No prize more rewarding for a restless soul like mine but to have a peaceful heart…
Di awal surat, Allah bersumpah dengan nama saya (nama yang diberikan ibu saya kepada saya), sumpah yang juga penuh kode-kode. “Demi Fajr”, “Demi malam yang sepuluh”, “Demi genap dan ganjil”, “Demi malam apabila ia telah berlalu”, “Adakah pada yang demikian itu suatu sumpah bagi orang-orang yang berakal?”

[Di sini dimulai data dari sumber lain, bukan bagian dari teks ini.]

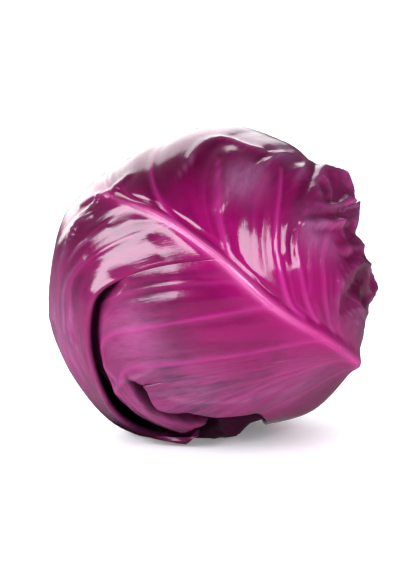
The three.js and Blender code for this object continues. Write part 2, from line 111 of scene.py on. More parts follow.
def through(values, q):
    """Smooth values through given ones, at places q counted in them (Catmull-Rom)."""
    values = np.asarray(values, float)
    padded = np.concatenate([[2 * values[0] - values[1]], values, [2 * values[-1] - values[-2]]])
    q = np.asarray(q, float)
    i = np.minimum(q.astype(int), len(values) - 2)
    t = (q - i).reshape(q.shape + (1,) * (values.ndim - 1))
    a, b, c, d = padded[i], padded[i + 1], padded[i + 2], padded[i + 3]
    curve = (2 * a - 5 * b + 4 * c - d) * t**2 + (3 * b - a - 3 * c + d) * t**3
    return 0.5 * (2 * b + (c - a) * t + curve)


def path_through(knots, count):
    dirs = toward(*np.array(knots, float).T)
    return unit(through(dirs, np.linspace(0, len(knots) - 1, count + 1)))


def nearest(points, path):
    """For each direction: millimetres to a line on the ball, and how far along it (0 to 1)."""
    best = np.full(len(points), np.inf)
    along = np.zeros(len(points))
    for i in range(len(path) - 1):
        step = path[i + 1] - path[i]
        offset = points - path[i]
        t = np.clip(offset @ step / max(step @ step, 1e-12), 0, 1)
        away = np.linalg.norm(offset - t[:, None] * step, axis=1)
        closer = away < best
        best[closer] = away[closer]
        along[closer] = ((i + t) / (len(path) - 1))[closer]
    return best * HEAD_RADIUS, along


def ridge(away, width):
    return np.exp(-((away / width) ** 2))


def spot(points, lon, lat, spread):
    angle = np.arccos(np.clip(points @ toward(lon, lat), -1, 1)) / (spread * DEG)
    return np.exp(-(angle**2))


def spots(points, places):
    """Sums soft round spots, each a longitude, a latitude, a spread in degrees and a height."""
    return sum((tall * spot(points, *place) for *place, tall in places), np.zeros(len(points)))


def head_radius(points):
    return HEAD_RADIUS + spots(points, HEAD_BULGES)


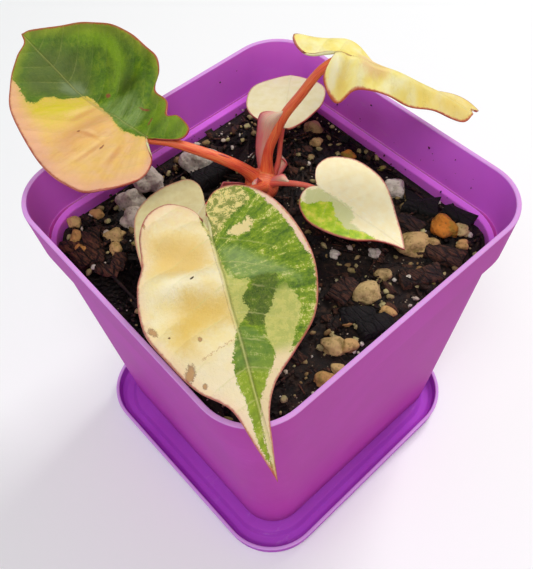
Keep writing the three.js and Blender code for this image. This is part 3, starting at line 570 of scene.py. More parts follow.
def left_top(name):
    """Green on the upper half and near the tip, peach and yellow below; the cup and the creases carry painted light
    and shade.
    """
    blade = Blade(name)
    x, y, edge = blade.x, blade.y, blade.edge
    fan = blade.fan(60, 14)
    tone = blade.ragged * 0.5 + blade.noise(34, 4, 0.6) * 0.5
    # Painted shade on the cup's folds: dark arcs at even steps round its middle.
    reach = blade.torn(((x - 28) ** 2 + (y + 5) ** 2) ** 0.5, 2)
    fold = (reach * 1.15).sine().above(0.3, 0.7) * reach.above(4, 3) * y.below(-1, 1.5)
    green = blade.coats(
        blade.ramp(tone, (0.36, (64, 98, 0)), (0.5, (88, 124, 0)), (0.62, (122, 148, 10))),
        # Painted light and shade of the cup: a highlight on its rim, shade in the fold beside it and in its greyish
        # middle, and a painted sheen.
        (blade.patch("bright", 1.5, 2.5) * 0.75, (132, 168, 4)),
        (edge.below(1.8, 1.5) * 0.5, (158, 166, 36)),
        (blade.patch("olive", 1.5, 2) * 0.85, (62, 80, 10)),
        (blade.patch("grey", 2, 3) * 0.8, blade.coats((60, 78, 18), (fan, (96, 112, 40)))),
        (blade.patch("sheen", 1.2, 1.6) * 0.55, (136, 152, 112)),
        (blade.patch("streak", 1.5, 1.6) * fan.above(0.42, 0.2) * 0.8, (136, 160, 92)),
        (y.below(-4, 2) * x.below(4, 3) * 0.6, (122, 152, 30)),
        (fold * 0.3, (54, 76, 0)))
    peach = blade.coats(
        (236, 190, 104),
        (blade.noise(26).above(0.5, 0.15), (236, 188, 130)),
        (blade.patch("peach", 2, 4) * 0.6, (226, 164, 104)),
        (fan.above(0.55, 0.12) * 0.3, (214, 150, 80)),
        (blade.patch("yellow", 4, 4.5) * (0.6 + fan * 0.7), (212, 196, 34)),
        ((blade.s * 30 + fan * 3).sine().above(0.2, 0.7) * 0.25, (246, 208, 124)),
        (edge.below(3.5, 3) * 0.65, (234, 172, 146)))
    # Painted shade along each crease, and a painted highlight beside it on its lit side.
    for centre, size, turn in CREASES:
        lit = (centre[0] + size[1] * 2 * math.sin(turn), centre[1] - size[1] * 2 * math.cos(turn))
        peach = blade.coats(peach, (blade.mark(centre, size, turn, 0.7) * 0.45, (204, 134, 72)),
                            (blade.mark(lit, size, turn, 0.7) * 0.3, (252, 214, 150)))
    colour = blade.coats(peach, (blade.patch("green", 1.4, 1.6) * 0.7, (178, 178, 30)),
                         (blade.patch("green", 1.4, 0.12), green))
    for speck in SPECKS:
        colour = blade.coats(colour, (blade.mark(*speck) * 0.8, (140, 62, 42)))
    return blade.veined(colour, (170, 60, 46), (176, 176, 96), 5.2, vein=0.2, cut=0.15)


def yellow_top(name):
    """Butter yellow, peach along the ridge and red at the lower margin, with painted shade and highlight at a fold
    near the base.
    """
    blade = Blade(name)
    low = blade.y.below(-1, 1) * blade.torn(blade.edge, 1).below(0.55, 0.3)
    colour = blade.coats(
        blade.ramp(blade.noise(20), (0.36, (250, 226, 112)), (0.5, (254, 236, 142)), (0.66, (255, 244, 180))),
        (blade.patch("peach", 1.2, 1.2) * 0.75, (244, 200, 138)),
        (blade.x.above(24, 8) * 0.45, (236, 196, 104)),
        # Painted shade in the dent near the base, and a painted highlight on the raised fold beside it.
        (blade.mark((3, -4.5), (1.2, 3.2), 0.2, 0.9) * 0.5, (232, 196, 84)),
        (blade.mark((0, -4.5), (0.9, 3), 0, 0.6) * 0.6, (250, 240, 206)),
        (low * 0.7, (206, 86, 66)),
        (blade.mark((-4.4, 1.2), (2.6, 0.3)) * 0.9, (120, 70, 30)),
        (blade.mark((1.5, 0.3), (2.4, 0.3)) * 0.8, (170, 96, 50)))
    return blade.veined(colour, (186, 62, 44), (246, 228, 150), 4.6, vein=0.2)


def heart_top(name):
    """Cream, with green along the lower lobe, a grey-green flush beside the midrib and a painted highlight along the
    midrib.
    """
    blade = Blade(name)
    tone = blade.noise(30) * 0.7 + blade.ragged * 0.3
    lower = blade.ramp(tone, (0.4, (136, 178, 14)), (0.52, (178, 206, 36)), (0.62, (222, 218, 84)))
    # Painted highlight: pale glossy streaks along the midrib.
    gloss = blade.streaks(4, 0.6, blade.place, 60, 220, 1).above(0.6, 0.06) * abs(blade.y - 1.5).below(2.4, 1)
    colour = blade.coats(
        (255, 244, 200),
        (blade.noise(40).above(0.5, 0.2), (252, 236, 184)),
        (blade.patch("flush", 1.4, 0.4) * 0.8, (200, 208, 140)),
        (blade.patch("green", 1.1, 0.1), lower),
        (gloss * 0.4, (250, 246, 226)))
    return blade.veined(colour, (190, 84, 92), (244, 230, 190), 4.2, 0.0001, 0.15)


def plain_top(name):
    """Pale cream all over."""
    blade = Blade(name)
    cool, warm = PLAIN[name.removesuffix("_top")]
    colour = blade.coats(cool, (blade.noise(40).above(0.5, 0.2), warm))
    return blade.veined(colour, (206, 140, 118), (232, 222, 184), 4.6, 0.00012, 0.15)


def under(name, base):
    """The matt, paler underside of a leaf."""
    blade = Blade(name)
    colour = blade.coats(base, (blade.noise(32).above(0.5, 0.25), (228, 222, 170)))
    return blade.veined(colour, (206, 118, 104), (232, 214, 150), 5.5)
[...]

Orang-orang tak berhenti penasaran, bertanya-tanya tentang malam yang sepuluh, apakah sepuluh di awal Dzulhijjah? Sepuluh terakhir bulan Ramadhan? Sepuluh di awal Muharram? Yang tahu hanya Yang Mempunyai Firman. Begitu pula tentang yang genap dan yang ganjil… Membuat saya teringat dengan teman-teman saya yang telah menggenapkan diri dengan pasangannya, dan saya yang masih ganjil, hehehe… Kita hanya punya kewajiban untuk menjadi orang yang berakal, dengan terus belajar. 🙂
Surat kemudian dilanjutkan dengan pertanyaan retorik tentang kita yang mesti mengambil pelajaran dari kisah-kisah terdahulu, Kaum Ad penduduk kota Iram dengan bangunannya yang tinggi-tinggi, Kaum Tsamud yang memahat gunung-gunung untuk dijadikan tempat tinggal, dan Kaum Fir’aun yang bermegah-megahan. Semuanya kini musnah… Tidak ada yang abadi… Rezim satu diganti rezim lainnya, era yang satu diganti era lainnya… begitu seterusnya…
Satu-satunya yang tetap sama adalah Allah yang berada di tempat pengawasan-Nya.
Lalu ayat berlanjut tentang manusia yang merasa dimuliakan Allah ketika diberi kemuliaan duniawi, dan merasa dihinakan Allah ketika diberi cobaan yang berat. Saya pun sering terbersit pemikiran seperti demikian… tapi memang “sekali-kali tidak!”.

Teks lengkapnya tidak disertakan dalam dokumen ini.